К нему присоединился Иоахим:
— Похоже на деревню мертвых.
Дитрих осенил себя крестным знамением:
— Да отвратит Господь твои слова.
Вновь настала тишина, пока монах не заговорил вновь:
— Нужна ли кому-нибудь помощь?
Пастор махнул рукой:
— Какую помощь мы можем оказать?
Он отвернулся, но Минорит схватил его.
— Утешение, брат! Телесные болезни — малейшие из невзгод, ибо все они закончатся со смертью, а смерть это пустяк. Но если погибает дух, то все пропало.
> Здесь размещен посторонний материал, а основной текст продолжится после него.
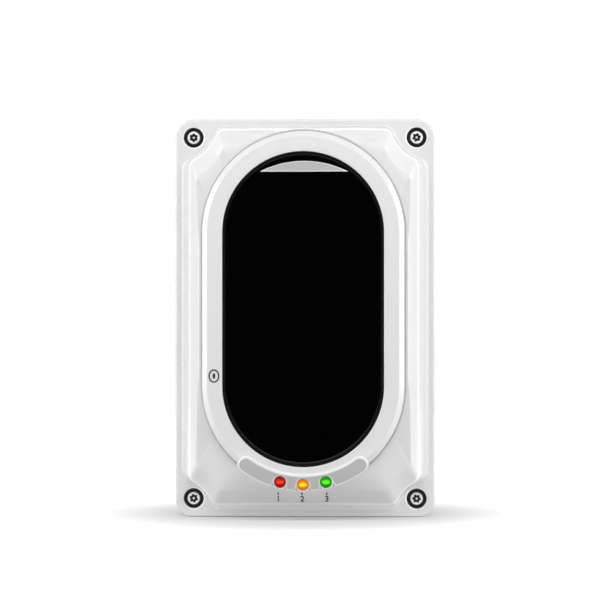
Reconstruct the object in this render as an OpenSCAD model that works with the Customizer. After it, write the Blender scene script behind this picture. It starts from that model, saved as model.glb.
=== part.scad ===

И все же Дитрих не мог двинуться с места. Он обнаружил, что боится чумы. Media vita in morte summus. «Посреди жизни мы обретаемся во смерти», но такая кончина страшила. Он видел людей с выпущенными кишками после удара мечом в живот, кричащих, обхватывающих себя руками и пачкающих одежду. И все же всякий шел на битву, предполагая, что сегодня его может ждать и такая судьба. Но болезнь не принимала во внимание риск или надежды и поражала кого и где угодно, сообразно своим желаниям. Элоиза рассказывала, как один из жителей Нидерхохвальда умер за плугом; а какой человек отправится на свое поле, смирившись с тем, что там его поджидает такая смерть?